Janelle and Pam, this is for you. Thanks for keeping me on my toes and reminding me, however innocuously, of the important place writing needs to have in my life. This is me making time for it, even when life is crazy and the words seemingly won't come.

I have been doing a lot of good, in-depth reading lately, thanks to the challenge set before me by a sweet new friendship God has brought to me.

The selection I finished most recently came about as a result of a visit to Eerdman's Publishing Co. with said new friend, Adam. We found the place semi-monastic in its peacefulness, with a tall, cathedral ceiling; wide open, tiled floors; wall-to-wall and ceiling-to-floor bookshelves; and Gregorian-style music filling the air softly. Needless to say, for me, it was like a little piece of heaven here on Earth.

I found a whole shelf devoted to one of my favorite authors, C.S. Lewis. I don't know how I even have the right to call him that, because up until this point, I'd read barely two of his nonfiction works, and yeah, his Narnia series. He offers so much more!

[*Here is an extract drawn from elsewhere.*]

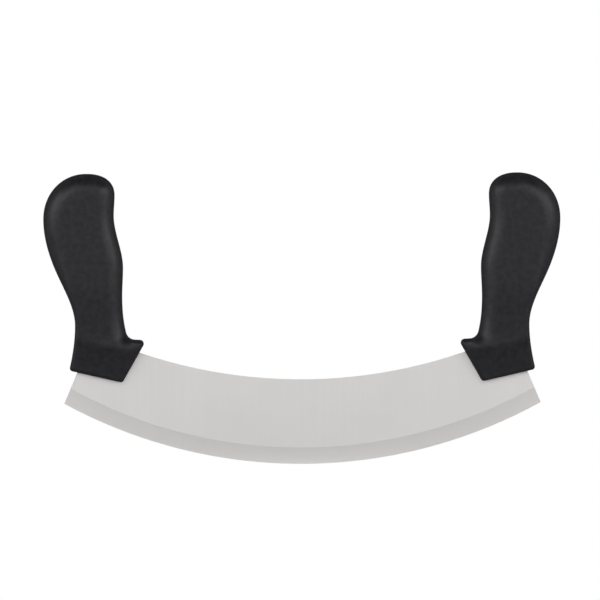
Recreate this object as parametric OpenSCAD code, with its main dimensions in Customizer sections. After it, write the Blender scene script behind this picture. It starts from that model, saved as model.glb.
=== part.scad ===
// Two-handled mezzaluna: a curved chopping blade with a moulded grip at each end.
// X runs along the blade, Z is up, and the blade lies in the plane Y = 0.
// The origin is the lowest point of the cutting edge.
// Heights and reaches on a handle and its tang are measured from the handle's own origin, which lies
// just inside the corner where the spine meets the end cut.

/* [Blade] */
// Straight distance from tip to tip
blade_len = 261.3; // [235:0.1:285]
// Height from the cutting edge to the spine, in the middle
blade_h = 46.4; // [42:0.2:54]
// Thickness of the steel sheet
blade_t = 2; // [1.6:0.1:2.6]
// Radius of the cutting edge
edge_r = 272; // [255:1:300]
// Radius of the spine
spine_r = 274; // [255:1:300]
// Angle of the end cuts from the vertical
end_angle = 22.7; // [18:0.1:27]
// Width of the ground band along the cutting edge
grind_w = 8.9; // [5:0.1:14]
// Thickness left at the cutting edge
edge_t = 0.25; // [0.15:0.05:0.5]
// Chamfer on the spine and on the end cuts
sheet_break = 0.35; // [0.2:0.05:0.6]

/* [Tang] */
// Width of each tang
tang_w = 13; // [9:0.5:15]
// Length of each tang above the origin of the handle
tang_len = 58; // [53:1:64]
// Lean of each tang from the vertical
tang_lean = 11.6; // [9:0.1:14]
// Distance from the origin of the handle in to the tang's axis
tang_in = 3.9; // [2:0.1:5]
// Diameter of the anchor holes in a tang
anchor_d = 5; // [3:0.1:6]
// Number of anchor holes in a tang
anchor_count = 3; // [1:1:3]
// Distance from the origin of the handle to the first anchor hole
anchor_first = 14; // [11:0.5:17]
// Distance between anchor holes
anchor_pitch = 15; // [11:0.5:16]
// Gap all round between the steel and the moulding
mould_gap = 0.05; // [0.03:0.01:0.1]

/* [Foot of the handle] */
// Distance from the corner of the blade in to the origin of the handle
seat_in = 0.77; // [0:0.01:2]
// Depth of the origin of the handle under the corner of the blade
seat_drop = 0.35; // [0:0.01:1]
// Depth of the foot's lower corner
foot_drop = 26.3; // [23:0.1:30]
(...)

So, when I found one of the wooden shelves stocked with a generous helping of Lewis, immediately I latched onto the one I've wanted to read for years: "Surprised by Joy: The Shape of My Early Life."

I took the book, settled into a quiet nook by the fireplace and allowed Lewis to transport me back to his childhood in a matter of a few pages. I definitely couldn't have left that store without owning a copy of that conversion story. (Yeah. I bought it.)

I haven't read any reviews of "Surprised by Joy," so I'm not sure if others instantly feel the same kind of connection to him that I have felt, but let me tell you, it was eerie the way he described himself in his childhood-- like he was describing what it feels like to be me. It wasn't the events themselves or the memories or even the circumstances of his family that were similar to mine; it was the things he valued, the fears he faced, the way he framed his thoughts, and the pleasures he found stimulating. These loves resonated within me.

I wasn't born in Ireland, my mother didn't die when I was 6, I didn't have only one other sibling, I wasn't sent to boarding school or later assigned to a tutor named The Old Knock, I didn't invent a world called Animal Land with my brother, and I definitely didn't enter into the passions of boyhood and male adolescence. These were all the lot of Lewis.

But I was and always have been a child of intense inner reflection, lost in my own world, more often than not feeling disconnected from those around me, experiencing my greatest, richest pleasures through the transport of literature, and only once in a very great while-- every few years, perhaps-- meeting a friend with whom I could really and truly feel connected.

As much as I identified with the details, the big picture of C.S. Lewis' life was what stunned me. I never knew he experienced so much pain and isolation and emptiness. I had heard he met God in his mind after years of intellectual struggle. But, after reading the account of his early years, I am convinced God did something bigger. He met him on an intellectual battleground and waged a war with his heart. Lewis may have been fighting, but God won.

If you want to understand the works of C.S. Lewis and what life ultimately meant to him, I think you need to read this book.